Guided On-The-job Training (G-OJT) {circle around (6)}

For the Guided OJT, the activity's analyst suggested an exercise based on the notion of a “physical microworld.” The expert and every one of the novices, before starting the procedure for removing the scrap, would write down on a piece of paper the intervention of their choice and the number and location of cuts/breaks.

When the moment came to plug the taphole, the metal operators filled out their sheets of paper, based on the observed tapping, which were then collected by the analyst. In this way, novices were able to make less complex judgments than the final judgment, in a less risky environment in which everyone could take part.

This initiative allowed for an explanation of what the novice would do even if he or she was not the one to cut the scrap on that day. Thus, instead of training just one novice per tapping, all of them got the chance to manifest and receive an assessment on their respective choices in each and every one of these occasions.

Due to this exercise, the existence of inadequate judgments, aside from not resulting in mistakes with grave consequences, could also be discussed a posteriori. This strategy was used over a couple of tappings, and the sheets of paper that were filled out would always be brought in for discussion during the following stage.

Debriefing {circle around (7)}

In this stage, the elements that interfered with judgments chosen over the course of a tapping were discussed, as well as their implications for the decision concerning which was (or should have been) the most appropriate intervention. For this purpose, the judgment tree was resorted to once again, so as to increase explanatory potential.

The sheets of paper filled out by novices were confronted with those filled out by the expert. Where there were discrepancies between them, the novices had to give the reason for their answers. The experts were thereby able to understand the cause for the discrepancy, so that they could provide guided feedback and, thus, deal with mistakes in a constructive manner.

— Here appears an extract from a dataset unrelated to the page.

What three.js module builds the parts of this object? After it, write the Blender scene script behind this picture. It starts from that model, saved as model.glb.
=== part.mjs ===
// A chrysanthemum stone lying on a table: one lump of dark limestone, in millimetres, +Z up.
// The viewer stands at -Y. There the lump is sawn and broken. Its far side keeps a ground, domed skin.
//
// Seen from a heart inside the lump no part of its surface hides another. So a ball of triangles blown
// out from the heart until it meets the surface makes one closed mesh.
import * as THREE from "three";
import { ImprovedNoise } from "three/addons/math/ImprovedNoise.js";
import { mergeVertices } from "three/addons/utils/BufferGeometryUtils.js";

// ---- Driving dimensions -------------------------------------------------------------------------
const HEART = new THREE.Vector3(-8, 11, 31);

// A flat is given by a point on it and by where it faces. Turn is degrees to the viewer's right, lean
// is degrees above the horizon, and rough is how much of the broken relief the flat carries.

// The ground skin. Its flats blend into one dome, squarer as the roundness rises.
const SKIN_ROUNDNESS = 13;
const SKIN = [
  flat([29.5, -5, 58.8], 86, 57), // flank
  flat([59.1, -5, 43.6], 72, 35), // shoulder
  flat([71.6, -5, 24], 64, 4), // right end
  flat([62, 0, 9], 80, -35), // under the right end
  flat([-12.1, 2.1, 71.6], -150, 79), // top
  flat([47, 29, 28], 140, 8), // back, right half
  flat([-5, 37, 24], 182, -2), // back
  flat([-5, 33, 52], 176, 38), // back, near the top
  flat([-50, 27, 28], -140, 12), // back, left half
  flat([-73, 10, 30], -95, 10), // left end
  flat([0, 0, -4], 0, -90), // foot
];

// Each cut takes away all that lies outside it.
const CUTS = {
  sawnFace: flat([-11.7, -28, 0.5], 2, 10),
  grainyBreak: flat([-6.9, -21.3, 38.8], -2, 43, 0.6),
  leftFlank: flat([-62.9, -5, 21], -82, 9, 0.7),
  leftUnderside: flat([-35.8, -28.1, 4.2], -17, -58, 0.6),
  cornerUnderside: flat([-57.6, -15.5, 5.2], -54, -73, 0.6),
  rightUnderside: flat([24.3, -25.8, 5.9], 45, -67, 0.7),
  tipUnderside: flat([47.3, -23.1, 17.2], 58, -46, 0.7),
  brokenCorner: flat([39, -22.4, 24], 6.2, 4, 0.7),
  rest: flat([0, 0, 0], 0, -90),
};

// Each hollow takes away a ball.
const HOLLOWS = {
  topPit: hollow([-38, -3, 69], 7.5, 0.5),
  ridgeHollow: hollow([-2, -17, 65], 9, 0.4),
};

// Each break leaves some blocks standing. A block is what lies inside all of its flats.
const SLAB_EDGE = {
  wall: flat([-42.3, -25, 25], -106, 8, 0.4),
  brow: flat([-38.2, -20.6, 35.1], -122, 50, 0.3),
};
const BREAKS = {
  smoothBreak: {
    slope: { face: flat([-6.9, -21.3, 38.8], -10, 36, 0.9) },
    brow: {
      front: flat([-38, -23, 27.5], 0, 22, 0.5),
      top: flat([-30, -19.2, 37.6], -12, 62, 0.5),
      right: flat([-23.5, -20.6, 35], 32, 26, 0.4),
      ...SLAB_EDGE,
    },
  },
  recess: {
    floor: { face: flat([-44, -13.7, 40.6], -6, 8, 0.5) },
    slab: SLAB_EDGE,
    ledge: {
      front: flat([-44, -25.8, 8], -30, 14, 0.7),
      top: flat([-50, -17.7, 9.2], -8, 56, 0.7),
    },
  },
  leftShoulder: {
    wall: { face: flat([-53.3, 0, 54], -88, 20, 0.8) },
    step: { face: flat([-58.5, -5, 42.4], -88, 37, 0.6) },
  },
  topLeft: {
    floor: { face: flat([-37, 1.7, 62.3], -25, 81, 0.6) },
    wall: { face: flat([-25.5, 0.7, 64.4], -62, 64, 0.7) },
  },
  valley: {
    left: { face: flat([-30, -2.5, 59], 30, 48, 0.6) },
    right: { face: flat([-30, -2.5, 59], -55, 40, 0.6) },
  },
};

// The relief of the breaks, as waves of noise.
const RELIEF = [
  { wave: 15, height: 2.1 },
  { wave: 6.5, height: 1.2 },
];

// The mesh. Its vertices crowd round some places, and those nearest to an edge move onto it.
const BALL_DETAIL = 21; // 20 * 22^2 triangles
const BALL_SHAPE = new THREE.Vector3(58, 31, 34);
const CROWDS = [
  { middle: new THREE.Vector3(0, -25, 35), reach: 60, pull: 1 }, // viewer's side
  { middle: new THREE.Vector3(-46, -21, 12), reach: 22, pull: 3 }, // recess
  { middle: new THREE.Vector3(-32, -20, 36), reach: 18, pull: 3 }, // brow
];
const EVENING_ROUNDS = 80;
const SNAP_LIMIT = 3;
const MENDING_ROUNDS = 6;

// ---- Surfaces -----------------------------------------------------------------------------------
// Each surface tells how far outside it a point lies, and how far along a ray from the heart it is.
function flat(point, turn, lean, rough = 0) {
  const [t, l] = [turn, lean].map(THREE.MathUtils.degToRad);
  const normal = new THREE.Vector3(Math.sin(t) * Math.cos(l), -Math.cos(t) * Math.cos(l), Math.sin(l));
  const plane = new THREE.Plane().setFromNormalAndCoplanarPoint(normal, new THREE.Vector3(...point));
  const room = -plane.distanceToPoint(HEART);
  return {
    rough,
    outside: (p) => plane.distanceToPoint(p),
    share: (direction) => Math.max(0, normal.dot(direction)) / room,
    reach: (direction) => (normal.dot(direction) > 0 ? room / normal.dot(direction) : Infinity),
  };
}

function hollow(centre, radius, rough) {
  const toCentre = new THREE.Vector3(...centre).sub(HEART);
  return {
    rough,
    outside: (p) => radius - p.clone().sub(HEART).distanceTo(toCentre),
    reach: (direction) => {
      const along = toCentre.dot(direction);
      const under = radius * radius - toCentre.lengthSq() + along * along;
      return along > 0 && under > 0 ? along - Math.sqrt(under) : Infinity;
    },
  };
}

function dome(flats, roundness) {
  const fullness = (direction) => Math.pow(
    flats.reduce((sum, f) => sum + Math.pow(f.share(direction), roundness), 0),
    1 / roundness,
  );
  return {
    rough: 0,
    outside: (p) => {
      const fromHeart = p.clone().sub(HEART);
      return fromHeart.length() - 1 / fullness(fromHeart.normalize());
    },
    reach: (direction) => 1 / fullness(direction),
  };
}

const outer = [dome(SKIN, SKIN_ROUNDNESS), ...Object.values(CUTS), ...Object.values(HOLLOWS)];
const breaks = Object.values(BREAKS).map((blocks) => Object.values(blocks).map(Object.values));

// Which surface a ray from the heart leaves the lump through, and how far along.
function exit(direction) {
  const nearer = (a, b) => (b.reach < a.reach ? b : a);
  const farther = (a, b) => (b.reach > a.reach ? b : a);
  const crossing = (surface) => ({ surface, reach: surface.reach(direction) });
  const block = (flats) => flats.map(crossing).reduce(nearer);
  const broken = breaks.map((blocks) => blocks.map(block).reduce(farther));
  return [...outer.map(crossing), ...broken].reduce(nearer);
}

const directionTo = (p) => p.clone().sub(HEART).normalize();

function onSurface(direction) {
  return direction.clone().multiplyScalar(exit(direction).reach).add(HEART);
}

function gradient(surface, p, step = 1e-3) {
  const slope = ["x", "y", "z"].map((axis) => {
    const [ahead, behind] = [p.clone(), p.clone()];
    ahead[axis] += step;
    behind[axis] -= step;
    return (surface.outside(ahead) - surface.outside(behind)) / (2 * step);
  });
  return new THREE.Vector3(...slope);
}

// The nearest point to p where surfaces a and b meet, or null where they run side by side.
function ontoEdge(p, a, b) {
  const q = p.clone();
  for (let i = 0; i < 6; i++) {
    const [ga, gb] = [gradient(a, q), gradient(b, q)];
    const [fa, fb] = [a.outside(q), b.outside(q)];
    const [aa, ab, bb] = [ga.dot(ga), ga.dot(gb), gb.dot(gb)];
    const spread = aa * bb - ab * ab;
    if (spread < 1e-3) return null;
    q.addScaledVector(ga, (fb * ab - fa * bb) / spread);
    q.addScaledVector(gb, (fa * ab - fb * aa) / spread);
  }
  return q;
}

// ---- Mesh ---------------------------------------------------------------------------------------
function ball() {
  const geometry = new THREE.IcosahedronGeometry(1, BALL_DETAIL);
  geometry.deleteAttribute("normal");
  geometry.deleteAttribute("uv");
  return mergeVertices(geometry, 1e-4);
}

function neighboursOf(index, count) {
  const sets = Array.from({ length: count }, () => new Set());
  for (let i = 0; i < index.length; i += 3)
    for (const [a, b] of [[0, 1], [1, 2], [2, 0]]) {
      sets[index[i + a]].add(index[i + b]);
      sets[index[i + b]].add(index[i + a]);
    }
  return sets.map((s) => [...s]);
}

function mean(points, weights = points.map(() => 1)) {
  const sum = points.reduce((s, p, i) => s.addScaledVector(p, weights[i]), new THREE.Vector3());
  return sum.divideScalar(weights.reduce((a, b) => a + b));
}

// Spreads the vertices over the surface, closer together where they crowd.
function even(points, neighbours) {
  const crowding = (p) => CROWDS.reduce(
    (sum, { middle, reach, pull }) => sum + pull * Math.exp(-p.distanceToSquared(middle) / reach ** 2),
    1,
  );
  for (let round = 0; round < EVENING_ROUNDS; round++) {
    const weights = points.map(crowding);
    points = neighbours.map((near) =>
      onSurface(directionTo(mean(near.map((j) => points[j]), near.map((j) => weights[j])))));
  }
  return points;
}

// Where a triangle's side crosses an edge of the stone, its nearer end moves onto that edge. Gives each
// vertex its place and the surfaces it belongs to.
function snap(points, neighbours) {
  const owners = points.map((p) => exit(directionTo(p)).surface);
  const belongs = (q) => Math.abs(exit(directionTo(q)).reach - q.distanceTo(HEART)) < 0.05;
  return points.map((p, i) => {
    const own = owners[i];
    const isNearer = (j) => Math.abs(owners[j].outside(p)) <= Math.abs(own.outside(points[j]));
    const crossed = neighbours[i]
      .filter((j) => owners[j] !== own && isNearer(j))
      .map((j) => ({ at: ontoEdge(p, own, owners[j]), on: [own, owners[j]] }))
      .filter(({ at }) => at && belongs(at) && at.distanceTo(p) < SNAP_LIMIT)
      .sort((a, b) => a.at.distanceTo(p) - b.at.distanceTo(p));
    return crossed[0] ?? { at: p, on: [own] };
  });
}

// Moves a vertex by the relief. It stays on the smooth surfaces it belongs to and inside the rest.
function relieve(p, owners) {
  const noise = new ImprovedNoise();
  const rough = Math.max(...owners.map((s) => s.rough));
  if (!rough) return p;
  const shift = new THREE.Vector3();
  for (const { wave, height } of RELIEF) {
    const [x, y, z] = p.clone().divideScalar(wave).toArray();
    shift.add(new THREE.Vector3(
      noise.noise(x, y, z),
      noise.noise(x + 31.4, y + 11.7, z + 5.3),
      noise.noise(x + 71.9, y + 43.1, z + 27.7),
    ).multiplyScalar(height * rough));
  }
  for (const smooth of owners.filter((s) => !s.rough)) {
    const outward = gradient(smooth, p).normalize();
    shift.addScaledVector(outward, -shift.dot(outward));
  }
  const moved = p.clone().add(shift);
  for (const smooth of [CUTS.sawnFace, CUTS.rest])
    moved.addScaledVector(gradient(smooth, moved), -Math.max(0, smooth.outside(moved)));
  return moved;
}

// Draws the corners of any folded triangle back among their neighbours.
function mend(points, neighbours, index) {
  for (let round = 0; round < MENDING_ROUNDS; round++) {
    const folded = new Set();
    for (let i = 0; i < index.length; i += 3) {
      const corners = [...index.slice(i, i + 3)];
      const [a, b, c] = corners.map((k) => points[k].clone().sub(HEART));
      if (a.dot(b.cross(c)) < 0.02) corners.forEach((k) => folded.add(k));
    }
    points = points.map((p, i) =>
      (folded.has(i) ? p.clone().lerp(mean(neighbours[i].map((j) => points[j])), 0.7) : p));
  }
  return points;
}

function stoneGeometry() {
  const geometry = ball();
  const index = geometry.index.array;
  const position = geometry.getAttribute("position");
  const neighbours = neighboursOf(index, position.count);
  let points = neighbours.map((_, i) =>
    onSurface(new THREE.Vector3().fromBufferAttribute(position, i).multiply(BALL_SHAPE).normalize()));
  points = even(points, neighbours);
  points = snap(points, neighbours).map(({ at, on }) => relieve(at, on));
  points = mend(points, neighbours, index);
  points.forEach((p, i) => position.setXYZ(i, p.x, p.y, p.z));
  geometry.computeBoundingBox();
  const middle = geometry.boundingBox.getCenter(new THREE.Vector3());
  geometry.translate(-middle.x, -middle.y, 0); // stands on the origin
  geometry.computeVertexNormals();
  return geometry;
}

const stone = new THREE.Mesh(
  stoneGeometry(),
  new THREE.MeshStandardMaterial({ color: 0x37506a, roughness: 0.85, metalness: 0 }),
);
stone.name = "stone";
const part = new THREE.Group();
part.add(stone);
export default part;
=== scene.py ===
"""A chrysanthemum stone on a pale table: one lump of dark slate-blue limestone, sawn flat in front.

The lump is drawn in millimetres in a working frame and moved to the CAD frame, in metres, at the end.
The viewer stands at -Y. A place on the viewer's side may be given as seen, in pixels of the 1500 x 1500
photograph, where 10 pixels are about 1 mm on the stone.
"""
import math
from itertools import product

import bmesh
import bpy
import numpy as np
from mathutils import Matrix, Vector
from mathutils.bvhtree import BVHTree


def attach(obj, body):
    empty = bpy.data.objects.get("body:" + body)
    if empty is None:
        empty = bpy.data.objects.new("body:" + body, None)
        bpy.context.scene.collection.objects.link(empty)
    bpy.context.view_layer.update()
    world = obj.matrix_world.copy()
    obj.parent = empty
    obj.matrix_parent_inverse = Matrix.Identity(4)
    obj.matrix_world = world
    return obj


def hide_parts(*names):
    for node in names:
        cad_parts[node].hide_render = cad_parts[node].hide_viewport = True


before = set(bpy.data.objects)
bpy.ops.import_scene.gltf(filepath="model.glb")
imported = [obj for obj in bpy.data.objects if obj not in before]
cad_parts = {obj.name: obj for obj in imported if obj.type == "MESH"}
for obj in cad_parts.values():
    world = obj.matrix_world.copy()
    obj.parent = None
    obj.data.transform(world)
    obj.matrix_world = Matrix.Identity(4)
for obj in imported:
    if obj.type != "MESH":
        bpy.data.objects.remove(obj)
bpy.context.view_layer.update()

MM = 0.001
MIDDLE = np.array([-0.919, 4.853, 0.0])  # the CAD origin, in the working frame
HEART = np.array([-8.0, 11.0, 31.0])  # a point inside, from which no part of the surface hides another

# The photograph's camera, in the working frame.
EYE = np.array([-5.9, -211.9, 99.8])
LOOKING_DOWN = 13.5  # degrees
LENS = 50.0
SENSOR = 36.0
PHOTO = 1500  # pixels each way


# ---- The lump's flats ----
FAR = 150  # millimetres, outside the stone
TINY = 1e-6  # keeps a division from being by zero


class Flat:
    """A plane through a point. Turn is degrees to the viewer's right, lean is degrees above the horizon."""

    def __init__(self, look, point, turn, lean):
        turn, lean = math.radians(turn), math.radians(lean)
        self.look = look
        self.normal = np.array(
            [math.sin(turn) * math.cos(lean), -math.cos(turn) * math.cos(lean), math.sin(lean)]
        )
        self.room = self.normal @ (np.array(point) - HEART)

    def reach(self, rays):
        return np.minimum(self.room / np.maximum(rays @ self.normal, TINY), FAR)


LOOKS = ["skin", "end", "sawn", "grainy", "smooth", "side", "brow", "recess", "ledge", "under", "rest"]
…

Where there were no discrepancies, the experts merely stressed the aspects that interfered with their decision.

During “Debriefing,” though the experts' words had primacy, the environment was one of an open atmosphere where novices could make contributions, ask questions, and make all the comments they wanted, whenever they wanted to do so.

Repetition and Feedback from Stages 5, 6, and 7 {circle around (8)}

As suggested by the explanation of the technique, the cycle made up of the stages of Briefing, Guided OJT and Debriefing was repeated time and again.

By the end of the last repetition, all the participants' opinions concerning the stages of the technique were sought. Below are several meaningful verbalizations made by both novices and experts. Among them, some (i, ii, and iii) refer to the process as a whole, while others (iv, v, and vi) refer to the learning environment created for the stages and implemented by means of them, and the last one (vii) refers to overcoming the problem of divergent salience.

    • (i) “For even we that have all this experience, all this time on the road, sometimes are far from what one might wish regarding what appeared or did not appear. Because sometimes we lack that attention of talking with them as it was explained in this training. [ . . . ] And when things are shown on paper, as they were here, showing all the graphs, the person will do the job more attentively than when you go and show him how it's done.” (Expert) (He used the term “graphs” to refer to the judgment trees. The same is true for verbalization “vi”).
    • (ii) “I learned a lot from the practice, but from the theory, from the theoretical part you taught us, during the practice we would remember what we had read. Like the tree nodes, which we would try to decipher. It was very important to me.” (Novice) (He used the terms “theory” and “practice” to refer to the stages of Briefing and Debriefing, and to the judgment trees).
    • (iii) “[Had we implemented the process from the beginning] the difference would have been huge. Because, with this, you can see a lot of stuff . . . before the practice. So the person already goes with more attention to carry out the activity.” (Novice).
    • (iv) “We are talking now. During the tapping, we now are talking—how the heat is going on, whether there is a lot of slag or not, how the scrap is. Before, we did not used to talk like this. We talked like this: ‘The heat is very bad,” but not like this: ‘because . . . the reason why this heat is bad, what can be done to improve it’.” (Novice).
    • (v) “What you suggested, for us to interact more with each other, that was a lot better for us than just taking it upon ourselves to explain things to novices.” (Expert).
    • (vi) “After you showed this stuff to novices, and made this graph, they begun paying more attention to things. They listen more, if they do something wrong they come looking for me, and before they did not. It happened that, after this stuff, now they want to know everything right, how things are.” (Expert).
    • (vii) “The guy who is just getting started, and I′m in this situation, he will go through this before, it's going to be very important for him, because he will see in practice what he has seen in theory, he will have lots more questions to ask his superior. I read this, and this, and that in the training . . . what is the difference there? He will be able to formulate a good question for the expert at the time, for the superior who is teaching him.” (Novice).

In short, it has been verified that the content and quality of the 4T system attained the objective of fostering—in a systematic and unprecedented manner—the development of the types of tacit knowledge and of the judgments involved in the activities chosen.

In regards to the shortening of the length of training, suffice it to say that, after observing 20 tappings and making the chosen “judgment trees,” the analyst—a novice himself—was able to make several judgments that novices who had already taken part in more than 60 tappings were not able to make. Furthermore, the analyst was also able to identify mistakes made by novices, and was even able to avoid a potential accident concerning the inadequate handling of the oxygen lance.

V. Conclusion

Example embodiments have been described above. Those skilled in the art will understand that changes and modifications can be made to the described embodiments without departing from the true scope and spirit of the present invention, which is defined by the claims.